Moreover, when the question of whether an injury is permanent is a close one, a finding that it is not permanent is favored. See Norfolk & W. Ry. v. Allen, 118 Va. 428, 87 S.E. 558, 561 (Va.1916) (opinion on rehearing). The reasons for the preference are twofold. First, the plaintiff should not be compensated for a permanent injury when he may not suffer a permanent injury. See Norfolk & W. Ry. v. Allen, 118 Va. 428, 87 S.E. 558, 559 (Va.1915) (stating that “it cannot be assumed that the defendant will continue to illegally inflict injury upon the plaintiff’ because “[t]o indulge such a presumption might result in awarding the plaintiff damages for an injury never suffered by him” (internal quotation marks omitted)), aff'd on reh’g, 118 Va. 428, 87 S.E. 558 (Va.1916); id. at 561 (opinion on rehearing) (noting “the injustice of compelling the defendant to pay for a perpetual wrong, which he would perhaps put an end to” (internal quotation marks omitted)). Second, when a plaintiff fails to bring suit concerning an ongoing trespass within five years of the initial invasion, setting the accrual date for the entire cause of action at the date of the initial invasion has a perverse effect: It not only allows the defendant to avoid liability for his previous wrong, but gives him a license to continue the wrongful conduct with impunity. See id. at 561 (opinion on rehearing).

Applying these rules to the present case, to the extent that FVBI seeks damages for the migration of contaminants onto its land that occurred more than five years prior to this suit, its claim is time barred because FVBI’s causes of action for that migration accrued when the migration occurred.

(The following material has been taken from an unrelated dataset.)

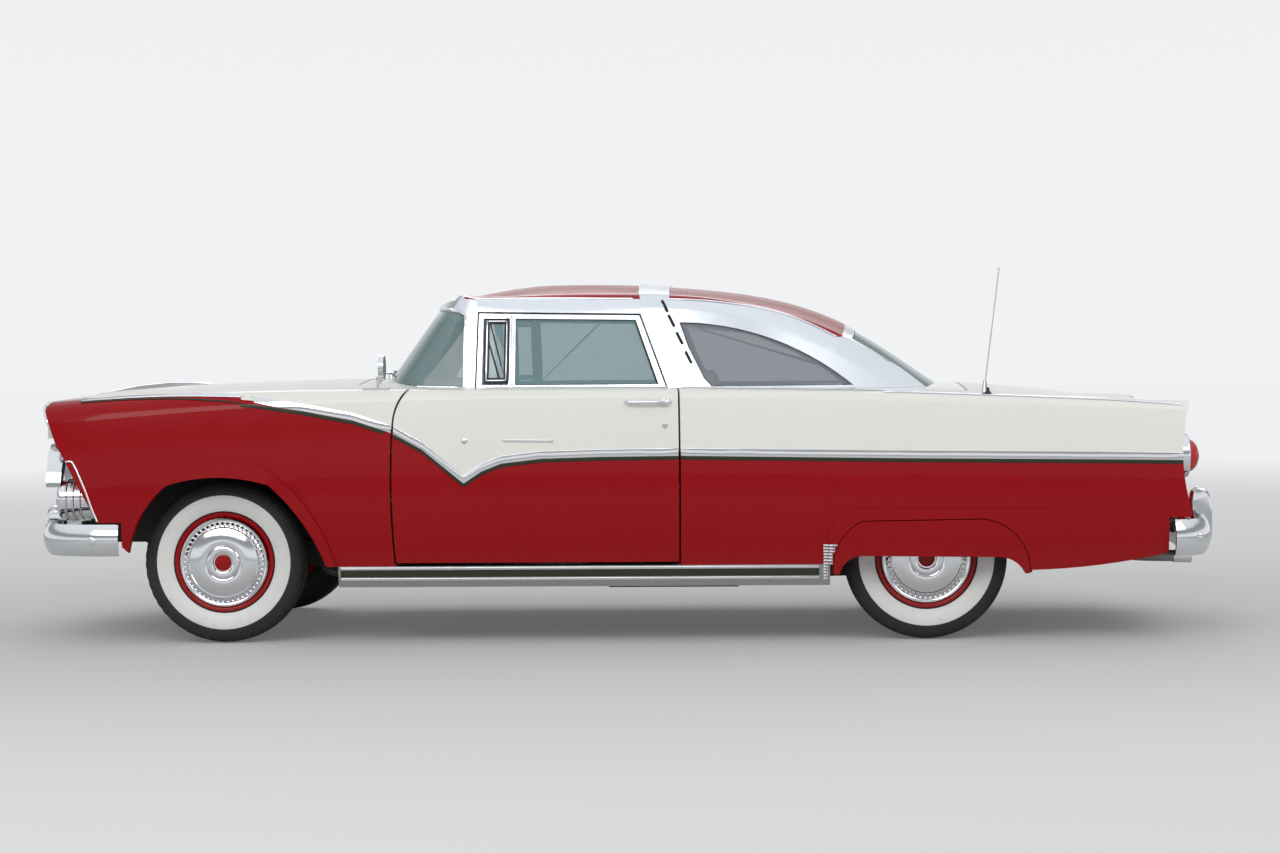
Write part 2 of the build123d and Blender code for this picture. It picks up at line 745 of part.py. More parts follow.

See Keeton, supra, § 13, at 84.

FVBI’s claim for injuries caused by the additional petroleum migration that occurred during the five years immediately preceding the filing of this suit is not so easily disposed of, however. I agree with the majority that the migration of petroleum onto FVBI’s property has been continuous from the time of the first invasion. However, the majority errs in failing to recognize that continuity of the trespass is necessary but not sufficient to establish that FVBI is relegated to a single cause of action. As I have explained, in addition to continuity of the trespass, permanence of the injury is also necessary, arid that element has not been established as a matter of law. Whether the contamination on Eakin’s land caused a permanent injury was at least a disputed question of fact because BP did not establish that the contamination on Eakin’s property would not likely be abated. Compare Richmond Fairfield Ry., 157 S.E. at 818 (holding that *411sewer discharging waste onto plaintiffs property did not cause a permanent injury because the other party intended to end the flow onto plaintiffs property), ivith Virginia Hot Springs, 56 S.E. at 219 (citing with approval City of Paris, which held that sewer that discharged into water running onto the plaintiffs land did cause a permanent injury because the city considered the sewer to be permanent when it was constructed and “[n]o move ha[d] been made by the city authorities to abate the nuisance” (internal quotation marks omitted)). Holding that a cause of action for damages for perpetual migration of contaminants onto a plaintiffs land accrues immediately upon the first invasion, when it has not been established that the migration will indeed continue indefinitely, would “compel[ ] the defendant to pay for a perpetual wrong, which he would perhaps put an end to.” Norfolk & W. Ry., 87 S.E. at 561 (opinion on rehearing) (internal quotation marks omitted). Accordingly, a reasonable jury could find that FVBI timely asserted its trespass cause of action to the extent that FVBI seeks damages for the migration of contaminants onto its property during the five years immediately preceding the filing of this suit.

III.

In sum, I concur in the majority’s affir-mance of the grant of summary judgment by the district court on FVBI’s third-party beneficiary claim. Regarding the trespass claim, I would affirm the grant of summary judgment against FVBI to the extent that FVBI seeks damages for migrations that occurred more than five years prior to the filing of this suit. I would reverse, however, to the extent that FVBI seeks damages for migrations that occurred during the five years immediately prior to the filing of this action.

The closely related concepts of trespass and nuisance overlap in this area. See Haywood v. Massie, 188 Va. 176, 49 S.E.2d 281, 284 (Va.1948). While a trespass is an entry on or use of another's property without permission, a nuisance is a nontrespassory interference with another's reasonable use or enjoyment of his property. See Keeton, supra, § 13, at 70. The scenario of a condition on a defendant’s property causing continuing injury to a plaintiff's property or to his enjoyment thereof can be common to both trespass and nuisance causes of action. Not surprisingly, in such circumstances the rule to be applied in determining whether a plaintiff is relegated to a single cause of action is not affected by which legal theory is the basis for the suit. See Hampton Roads Sanitation Dist., 360 S.E.2d at 843 (citing Norfolk & Western Railway v. Allen, a nuisance case, as authority for the rules to be applied concerning the accrual of a trespass cause of action for the ongoing discharge of sewage onto the plaintiff's land).